We decided that we're kind of like the Sex in the City girls. Jen and Stephanie think that Meadow and i are hysterical and we think they are. We decided we all belonged on a TV show not called "Sex in the City" but rather "Not Getting Any In Philadelphia."

We discussed terms of being kicked out of the group when you get some, and how long of a dry spell it would take to earn your way back in, and then dubbed ourselves (for reasons which will remain private) the Sigma Sigma Sigma sorority.

We made plans to attend the bridesmaid's ball, and to rope three more people to dress up as the 7 deadly sins for a halloween party (which we also have to plan, and throw).

Of course the implied confidentiality of the circle grew as we talked, and i won't write about anything else we may or may not have discussed.


i will say that we were the first people at the very popular restaurant that night, and while not the last to leave, very close. As we got up 5 hours after sitting down, we each added another $10 into the tip, figuring they could have had three tables there in the interim, and the sushi chefs got up and clapped.

They clapped as we left and said, "hey, you set the record!"

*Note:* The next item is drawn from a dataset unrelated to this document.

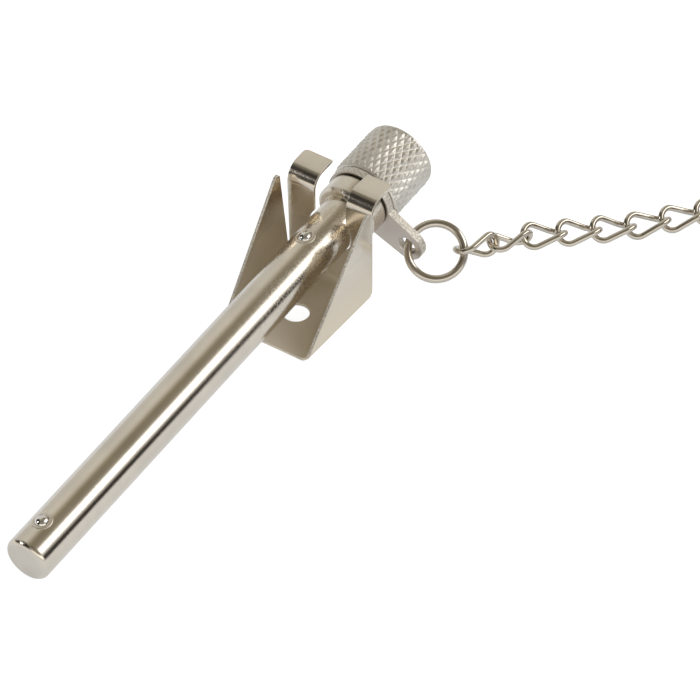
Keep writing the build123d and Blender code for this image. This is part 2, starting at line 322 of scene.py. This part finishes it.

i don't usually make friends at work.

You all know i have some personal stuff that i don't like to share with people i work with, and so i usually tend to find friends through other outlets.


But this was great. Sometimes nights like this happen, and then plans fade away, and people forget to come back together. And i can't say that won't happen, but i can say that if it doesn't happen, and i really have found three girlfriends of the quality i think i have, that i will want to remember last night for a long time.